最近在學習搜索引擎,想使用Heritrix + solr 搭建一個內網搜索引擎。Heritrix爬取網頁保存到本地倉庫,solr在本地倉庫的基礎上建立索引,然後進行搜索。整合是發現solr只能讀取文件編碼格式爲UTF-8的文件,否則會出現亂碼,而Heritrix保存文件是以ANSI格式保存的。所以需要修改Heritrix使用UTF-8格式保存。基礎太差,看源碼非常困難,整整弄了一天才弄明白。
修改org.archive.crawler.writer.MirrorWriterProcessor中writeToPath方法。源碼是
private void writeToPath(RecordingInputStream recis, File dest)
throws IOException {
ReplayInputStream replayis = recis.getContentReplayInputStream();
File tf = new File (dest.getPath() + "N");
FileOutputStream fos = new FileOutputStream(tf);
try {
replayis.readFullyTo(fos);
} finally {
fos.close();
replayis.close();
}
if (!tf.renameTo(dest)) {
throw new IOException("Can not rename " + tf.getAbsolutePath()

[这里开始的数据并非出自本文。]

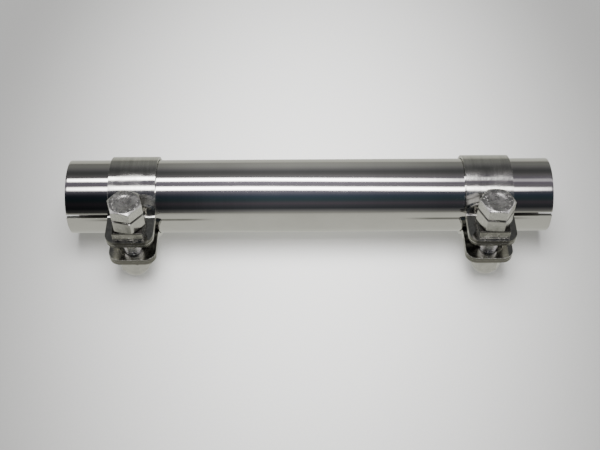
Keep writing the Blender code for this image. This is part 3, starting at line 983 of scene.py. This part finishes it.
def node_body(name, tree, values):
    """A body that a tree makes by itself."""
    made = add_object(name, bpy.data.meshes.new(name))
    add_nodes_modifier(made, tree, values)
    return settle(made)


def build_bolt(context, clamp):
    """Cold-headed hexagon head with a shallow hollow and raised pips, and a threaded shank."""
    stack, sizes = context.scene.pipe_stack, context.scene.pipe_clamp
    material = finish(context, "bolt")
    shank_end, top = clamp.heights("bolt")
    face = face_radius(stack)
    underside = clamp.heights("spacer_nut")[1] + sizes.seat
    root = stack.bolt / 2 - 2 * stack.thread_depth
    seat = stack.flats * stack.washer_share
    hex_base = underside + stack.washer_face
    inwards, upwards = SHANK_POINT
    rings = [(face * share, top - deep) for share, deep in HEAD_HOLLOW]
    rings += [(face, top), chamfer_edge(stack, top, 1),
              lambda turn: (hex_radius(turn, stack.flats), hex_base), (seat, hex_base),
              (seat, underside), (root, underside), (root, shank_end + upwards),
              (root - inwards, shank_end), (0.0, shank_end)]
    bolt = ring_body(f"{clamp.side}_hex_bolt", rings)
    ease_edges(bolt, stack.head_edge, segments=3, limit=SMOOTH_LIMIT)
    run = underside - shank_end - 2 * stack.pitch
    thread = node_body("thread", thread_tree(), {"Crest Radius": stack.bolt / 2,
                       "Pitch": stack.pitch, "Length": run, "Depth": stack.thread_depth,
                       "Finish": material})
    place(thread, Matrix.Translation((0.0, 0.0, shank_end + stack.pitch)))
    pips = node_body("pips", pip_tree(), {"Ring Radius": face * PIP_RING, "Pip Size": PIP_SIZE,
                     "Count": PIP_COUNT, "Seed": stack.pip_seed + SIDES.index(clamp.side),
                     "Finish": material})
    place(pips, Matrix.Translation((0.0, 0.0, top)))
    place(join_into(bolt, [thread, pips]), clamp.bolt_frame(turn_of(stack, clamp)))
    return hand_over(bolt, f"{clamp.side}_bolt", f"{clamp.side}_bolt_set", material)


def build_spacer_nut(context, clamp):
    """A full nut, chamfered on both faces, with a countersunk bore."""
    stack, sizes = context.scene.pipe_stack, context.scene.pipe_clamp
    high = clamp.heights("spacer_nut")[1]
    low = clamp.heights("spacer_block")[1] + sizes.seat
    face, sink = face_radius(stack), stack.nut_edge * 3
    rings = [(stack.bore + sink, high), (face, high), chamfer_edge(stack, high, 1),
             chamfer_edge(stack, low, -1), (face, low), (stack.bore + sink, low),
             (stack.bore, low + sink), (stack.bore, high - sink)]
    nut = ring_body(f"{clamp.side}_spacer_hexagon", rings, closed=True)
    ease_edges(nut, stack.nut_edge, limit=SMOOTH_LIMIT)
    place(nut, clamp.bolt_frame(turn_of(stack, clamp)))
    return hand_over(nut, f"{clamp.side}_spacer_nut", f"{clamp.side}_bolt_set",
                     finish(context, "nut"))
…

+ " to " + dest.getAbsolutePath());
}
}
修改後爲 private void writeToPathToUtf8(RecordingInputStream recis, File dest)
throws IOException {
ReplayInputStream replayis = recis.getContentReplayInputStream();
OutputStreamWriter out = new OutputStreamWriter(new FileOutputStream(dest.getPath()),"UTF-8");
try {
byte[] b = new byte[4096];
for (int n; (n = replayis.read(b)) != -1;) {
out.write(new String(b, 0, n));
}
out.flush();
out.close();
} finally {
//fos.close();
replayis.close();
}
}